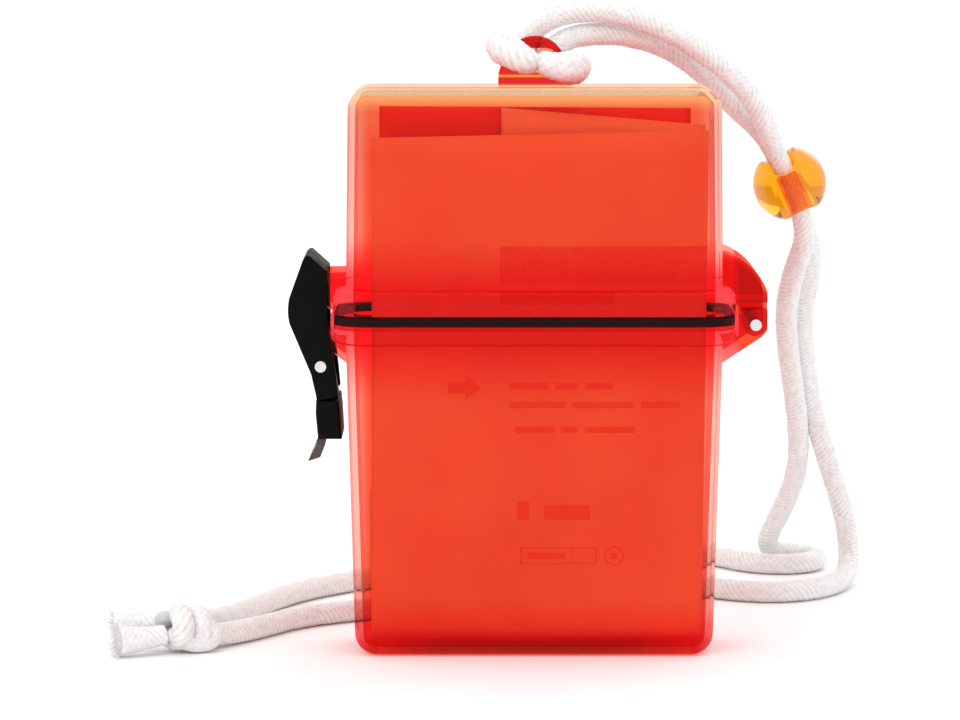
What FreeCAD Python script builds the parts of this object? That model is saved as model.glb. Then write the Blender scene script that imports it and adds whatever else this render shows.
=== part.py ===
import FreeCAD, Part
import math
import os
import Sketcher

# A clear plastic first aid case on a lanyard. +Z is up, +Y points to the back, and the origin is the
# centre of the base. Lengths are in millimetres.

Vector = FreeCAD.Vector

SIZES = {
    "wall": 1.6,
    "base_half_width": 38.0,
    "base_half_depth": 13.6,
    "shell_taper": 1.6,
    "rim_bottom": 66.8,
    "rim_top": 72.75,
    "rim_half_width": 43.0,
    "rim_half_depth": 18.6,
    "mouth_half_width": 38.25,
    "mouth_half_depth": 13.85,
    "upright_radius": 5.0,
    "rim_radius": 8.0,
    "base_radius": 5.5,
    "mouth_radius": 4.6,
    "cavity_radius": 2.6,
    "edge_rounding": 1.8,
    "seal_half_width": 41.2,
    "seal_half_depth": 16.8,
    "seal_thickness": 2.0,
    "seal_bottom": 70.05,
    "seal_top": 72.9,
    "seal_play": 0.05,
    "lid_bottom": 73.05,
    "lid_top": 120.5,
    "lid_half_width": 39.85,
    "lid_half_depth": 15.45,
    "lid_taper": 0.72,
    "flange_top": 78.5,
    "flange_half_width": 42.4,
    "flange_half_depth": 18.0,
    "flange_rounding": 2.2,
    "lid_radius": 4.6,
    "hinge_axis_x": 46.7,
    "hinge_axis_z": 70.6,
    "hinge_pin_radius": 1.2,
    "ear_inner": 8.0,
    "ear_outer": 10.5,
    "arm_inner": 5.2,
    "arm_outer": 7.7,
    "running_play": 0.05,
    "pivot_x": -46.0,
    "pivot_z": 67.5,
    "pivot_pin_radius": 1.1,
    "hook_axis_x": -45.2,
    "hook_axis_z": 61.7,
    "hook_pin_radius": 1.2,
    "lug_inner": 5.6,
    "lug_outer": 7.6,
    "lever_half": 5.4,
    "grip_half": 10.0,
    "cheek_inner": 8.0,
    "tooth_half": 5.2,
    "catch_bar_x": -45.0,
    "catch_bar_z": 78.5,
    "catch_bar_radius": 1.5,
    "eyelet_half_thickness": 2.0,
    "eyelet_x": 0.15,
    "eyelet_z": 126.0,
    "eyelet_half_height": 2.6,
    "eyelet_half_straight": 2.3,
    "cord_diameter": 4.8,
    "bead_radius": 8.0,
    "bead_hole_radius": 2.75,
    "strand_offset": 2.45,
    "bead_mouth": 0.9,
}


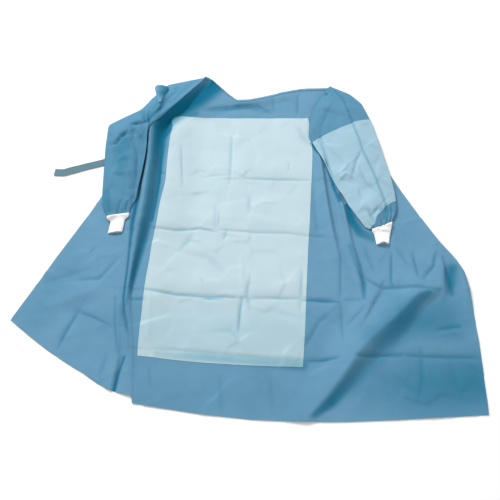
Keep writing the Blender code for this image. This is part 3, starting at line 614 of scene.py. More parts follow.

========

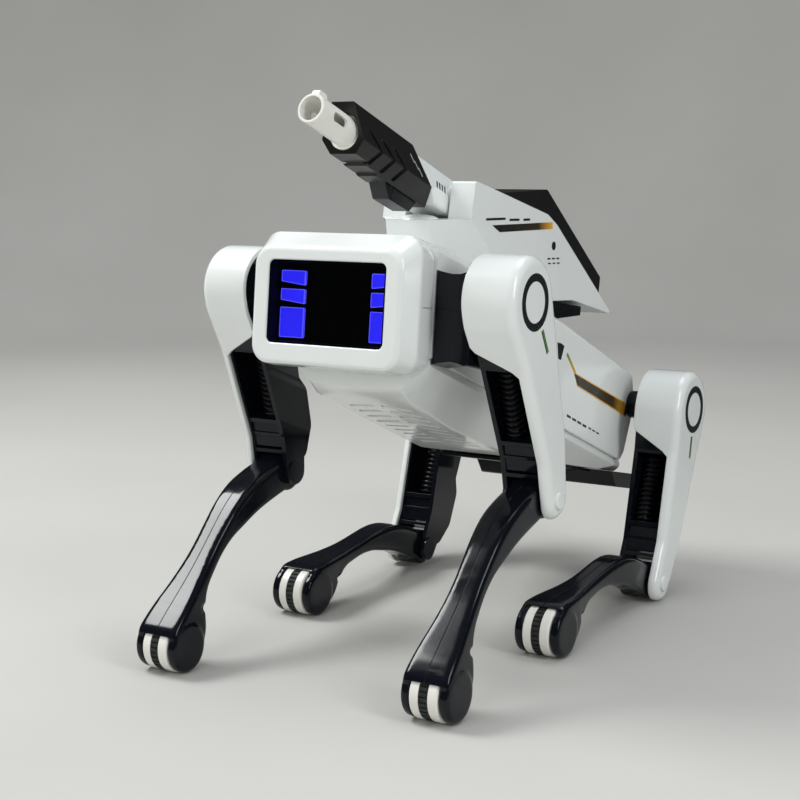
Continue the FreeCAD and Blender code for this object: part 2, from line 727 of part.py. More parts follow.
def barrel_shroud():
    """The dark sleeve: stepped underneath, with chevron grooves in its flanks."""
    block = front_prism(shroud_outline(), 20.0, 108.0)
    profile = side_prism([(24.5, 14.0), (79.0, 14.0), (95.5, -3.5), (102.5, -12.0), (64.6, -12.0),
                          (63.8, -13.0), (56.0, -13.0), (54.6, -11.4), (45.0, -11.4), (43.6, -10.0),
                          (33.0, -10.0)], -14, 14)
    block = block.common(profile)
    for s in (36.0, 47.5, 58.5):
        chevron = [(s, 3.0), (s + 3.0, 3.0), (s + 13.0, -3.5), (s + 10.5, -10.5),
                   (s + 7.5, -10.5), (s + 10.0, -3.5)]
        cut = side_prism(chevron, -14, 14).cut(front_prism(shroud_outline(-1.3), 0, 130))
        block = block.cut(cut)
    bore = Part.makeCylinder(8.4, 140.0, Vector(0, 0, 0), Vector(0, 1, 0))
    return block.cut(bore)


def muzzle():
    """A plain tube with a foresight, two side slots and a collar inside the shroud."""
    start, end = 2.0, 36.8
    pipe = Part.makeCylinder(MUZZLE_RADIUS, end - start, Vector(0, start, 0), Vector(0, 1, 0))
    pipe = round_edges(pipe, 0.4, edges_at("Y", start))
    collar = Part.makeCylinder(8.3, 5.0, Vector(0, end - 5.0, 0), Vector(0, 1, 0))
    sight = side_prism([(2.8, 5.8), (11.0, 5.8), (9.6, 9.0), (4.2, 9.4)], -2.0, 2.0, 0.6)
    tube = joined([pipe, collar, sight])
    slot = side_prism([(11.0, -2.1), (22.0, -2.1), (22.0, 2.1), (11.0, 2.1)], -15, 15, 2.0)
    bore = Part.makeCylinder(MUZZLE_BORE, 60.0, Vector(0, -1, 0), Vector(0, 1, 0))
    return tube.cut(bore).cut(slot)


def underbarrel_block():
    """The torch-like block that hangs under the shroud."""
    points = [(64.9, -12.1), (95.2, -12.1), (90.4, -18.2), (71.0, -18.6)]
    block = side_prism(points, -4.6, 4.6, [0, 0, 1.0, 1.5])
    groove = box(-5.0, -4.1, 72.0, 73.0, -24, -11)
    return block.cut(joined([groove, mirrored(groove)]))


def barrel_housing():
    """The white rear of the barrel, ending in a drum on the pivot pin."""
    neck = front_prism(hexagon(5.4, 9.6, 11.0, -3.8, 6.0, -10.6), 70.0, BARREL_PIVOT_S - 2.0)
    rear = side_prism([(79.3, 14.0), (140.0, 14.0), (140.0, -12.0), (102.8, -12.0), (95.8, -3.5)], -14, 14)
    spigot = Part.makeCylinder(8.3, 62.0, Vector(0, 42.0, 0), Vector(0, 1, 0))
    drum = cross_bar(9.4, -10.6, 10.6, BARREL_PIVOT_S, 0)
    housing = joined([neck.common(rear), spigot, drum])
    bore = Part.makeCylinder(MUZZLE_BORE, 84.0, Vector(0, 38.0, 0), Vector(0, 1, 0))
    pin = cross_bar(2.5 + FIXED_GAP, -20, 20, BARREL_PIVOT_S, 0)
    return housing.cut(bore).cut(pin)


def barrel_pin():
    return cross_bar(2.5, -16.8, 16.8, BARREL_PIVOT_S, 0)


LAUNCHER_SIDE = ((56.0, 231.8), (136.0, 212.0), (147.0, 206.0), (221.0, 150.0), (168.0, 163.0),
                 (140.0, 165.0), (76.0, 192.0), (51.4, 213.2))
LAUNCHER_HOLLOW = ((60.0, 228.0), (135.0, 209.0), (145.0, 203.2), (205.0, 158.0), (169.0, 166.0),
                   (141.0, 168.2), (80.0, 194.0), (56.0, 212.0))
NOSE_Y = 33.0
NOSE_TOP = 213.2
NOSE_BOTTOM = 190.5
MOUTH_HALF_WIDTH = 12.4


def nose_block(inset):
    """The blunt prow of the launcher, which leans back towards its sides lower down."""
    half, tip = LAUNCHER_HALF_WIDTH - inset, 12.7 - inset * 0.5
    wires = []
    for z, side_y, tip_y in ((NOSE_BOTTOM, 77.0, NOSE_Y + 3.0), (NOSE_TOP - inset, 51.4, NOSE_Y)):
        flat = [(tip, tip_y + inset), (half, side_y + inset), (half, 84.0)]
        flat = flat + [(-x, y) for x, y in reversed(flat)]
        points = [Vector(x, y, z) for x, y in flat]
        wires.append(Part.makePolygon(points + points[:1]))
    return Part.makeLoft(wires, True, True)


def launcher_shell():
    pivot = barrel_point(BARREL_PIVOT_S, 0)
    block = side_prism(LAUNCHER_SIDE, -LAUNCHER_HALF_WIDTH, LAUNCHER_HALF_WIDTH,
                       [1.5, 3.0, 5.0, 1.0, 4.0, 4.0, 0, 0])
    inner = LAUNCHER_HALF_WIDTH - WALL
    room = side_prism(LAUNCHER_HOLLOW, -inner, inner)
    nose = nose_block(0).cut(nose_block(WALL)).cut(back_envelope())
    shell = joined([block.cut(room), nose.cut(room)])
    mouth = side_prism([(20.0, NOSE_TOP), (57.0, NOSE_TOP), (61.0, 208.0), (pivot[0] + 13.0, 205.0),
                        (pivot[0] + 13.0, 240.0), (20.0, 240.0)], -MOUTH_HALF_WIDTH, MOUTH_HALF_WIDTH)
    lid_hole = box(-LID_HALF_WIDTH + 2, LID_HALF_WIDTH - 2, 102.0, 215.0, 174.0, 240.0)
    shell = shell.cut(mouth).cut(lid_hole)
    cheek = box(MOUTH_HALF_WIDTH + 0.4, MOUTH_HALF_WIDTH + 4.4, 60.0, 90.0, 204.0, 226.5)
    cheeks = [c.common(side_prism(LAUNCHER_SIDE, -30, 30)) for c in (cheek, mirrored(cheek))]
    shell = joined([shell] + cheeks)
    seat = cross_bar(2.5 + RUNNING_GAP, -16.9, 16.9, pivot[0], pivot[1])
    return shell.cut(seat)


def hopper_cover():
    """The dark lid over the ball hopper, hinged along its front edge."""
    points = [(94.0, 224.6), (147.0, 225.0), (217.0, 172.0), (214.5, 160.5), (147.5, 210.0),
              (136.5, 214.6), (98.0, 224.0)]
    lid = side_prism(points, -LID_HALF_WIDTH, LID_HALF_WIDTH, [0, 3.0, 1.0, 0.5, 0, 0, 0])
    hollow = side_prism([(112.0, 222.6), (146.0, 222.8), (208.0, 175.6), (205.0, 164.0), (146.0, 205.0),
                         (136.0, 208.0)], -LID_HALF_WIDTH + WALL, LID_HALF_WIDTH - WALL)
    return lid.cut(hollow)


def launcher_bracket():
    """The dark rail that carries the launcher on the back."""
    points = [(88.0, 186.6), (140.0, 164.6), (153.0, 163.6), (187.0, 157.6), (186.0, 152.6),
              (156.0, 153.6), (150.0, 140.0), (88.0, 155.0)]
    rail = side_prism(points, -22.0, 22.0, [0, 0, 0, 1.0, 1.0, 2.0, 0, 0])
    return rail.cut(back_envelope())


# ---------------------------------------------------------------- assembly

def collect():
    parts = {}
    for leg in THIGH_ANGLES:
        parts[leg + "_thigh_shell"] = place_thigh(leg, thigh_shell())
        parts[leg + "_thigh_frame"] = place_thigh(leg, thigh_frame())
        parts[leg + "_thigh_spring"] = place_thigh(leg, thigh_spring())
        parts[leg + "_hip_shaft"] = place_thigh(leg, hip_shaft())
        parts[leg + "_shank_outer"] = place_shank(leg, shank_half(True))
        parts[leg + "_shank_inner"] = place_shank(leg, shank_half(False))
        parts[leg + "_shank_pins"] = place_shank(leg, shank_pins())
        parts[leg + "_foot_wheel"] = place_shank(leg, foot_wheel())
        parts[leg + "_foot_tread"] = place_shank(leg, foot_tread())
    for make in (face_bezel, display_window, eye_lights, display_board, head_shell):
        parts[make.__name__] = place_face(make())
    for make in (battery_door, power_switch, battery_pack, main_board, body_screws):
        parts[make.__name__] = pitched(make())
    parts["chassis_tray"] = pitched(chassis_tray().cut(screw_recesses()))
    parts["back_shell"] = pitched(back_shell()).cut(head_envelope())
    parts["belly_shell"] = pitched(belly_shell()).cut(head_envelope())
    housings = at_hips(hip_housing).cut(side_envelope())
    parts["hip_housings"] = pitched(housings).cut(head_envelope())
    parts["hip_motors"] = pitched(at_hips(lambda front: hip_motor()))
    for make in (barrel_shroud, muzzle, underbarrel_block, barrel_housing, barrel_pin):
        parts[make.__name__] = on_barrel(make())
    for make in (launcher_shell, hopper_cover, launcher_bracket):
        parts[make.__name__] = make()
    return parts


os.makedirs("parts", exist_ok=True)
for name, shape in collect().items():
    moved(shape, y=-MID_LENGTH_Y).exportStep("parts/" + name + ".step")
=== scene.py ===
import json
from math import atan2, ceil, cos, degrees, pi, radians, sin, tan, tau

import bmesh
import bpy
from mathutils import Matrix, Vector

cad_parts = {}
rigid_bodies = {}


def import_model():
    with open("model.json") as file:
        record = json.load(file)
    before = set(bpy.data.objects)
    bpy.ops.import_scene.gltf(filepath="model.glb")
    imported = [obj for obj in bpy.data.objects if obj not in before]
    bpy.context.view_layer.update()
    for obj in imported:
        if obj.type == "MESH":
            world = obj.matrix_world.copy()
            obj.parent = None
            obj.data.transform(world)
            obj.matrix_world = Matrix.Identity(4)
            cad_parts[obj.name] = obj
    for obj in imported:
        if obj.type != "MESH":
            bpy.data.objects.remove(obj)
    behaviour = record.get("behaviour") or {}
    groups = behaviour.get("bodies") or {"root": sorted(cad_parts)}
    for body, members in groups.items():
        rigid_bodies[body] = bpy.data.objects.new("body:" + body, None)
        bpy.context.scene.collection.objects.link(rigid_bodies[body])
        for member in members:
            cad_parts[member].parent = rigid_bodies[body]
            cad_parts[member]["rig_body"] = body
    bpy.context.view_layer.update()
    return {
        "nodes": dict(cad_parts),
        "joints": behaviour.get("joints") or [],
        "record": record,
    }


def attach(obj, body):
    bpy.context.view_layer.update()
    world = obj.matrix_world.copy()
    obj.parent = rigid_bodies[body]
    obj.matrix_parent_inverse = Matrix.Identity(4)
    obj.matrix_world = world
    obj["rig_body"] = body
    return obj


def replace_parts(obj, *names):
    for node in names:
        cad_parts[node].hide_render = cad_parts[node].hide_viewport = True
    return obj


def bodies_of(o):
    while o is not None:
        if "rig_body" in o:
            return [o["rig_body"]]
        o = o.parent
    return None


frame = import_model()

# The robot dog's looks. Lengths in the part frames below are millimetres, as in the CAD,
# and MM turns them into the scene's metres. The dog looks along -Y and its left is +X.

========

Please print exactly, and only, the lines from the line with "What FreeCAD Python" to the line with "Vector = FreeCAD.Vector", both included.

What FreeCAD Python script builds the parts of this object? That model is saved as model.glb. Then write the Blender scene script that imports it and adds whatever else this render shows.
=== part.py ===
import FreeCAD, Part
import math
import os
import Sketcher

# A clear plastic first aid case on a lanyard. +Z is up, +Y points to the back, and the origin is the
# centre of the base. Lengths are in millimetres.

Vector = FreeCAD.Vector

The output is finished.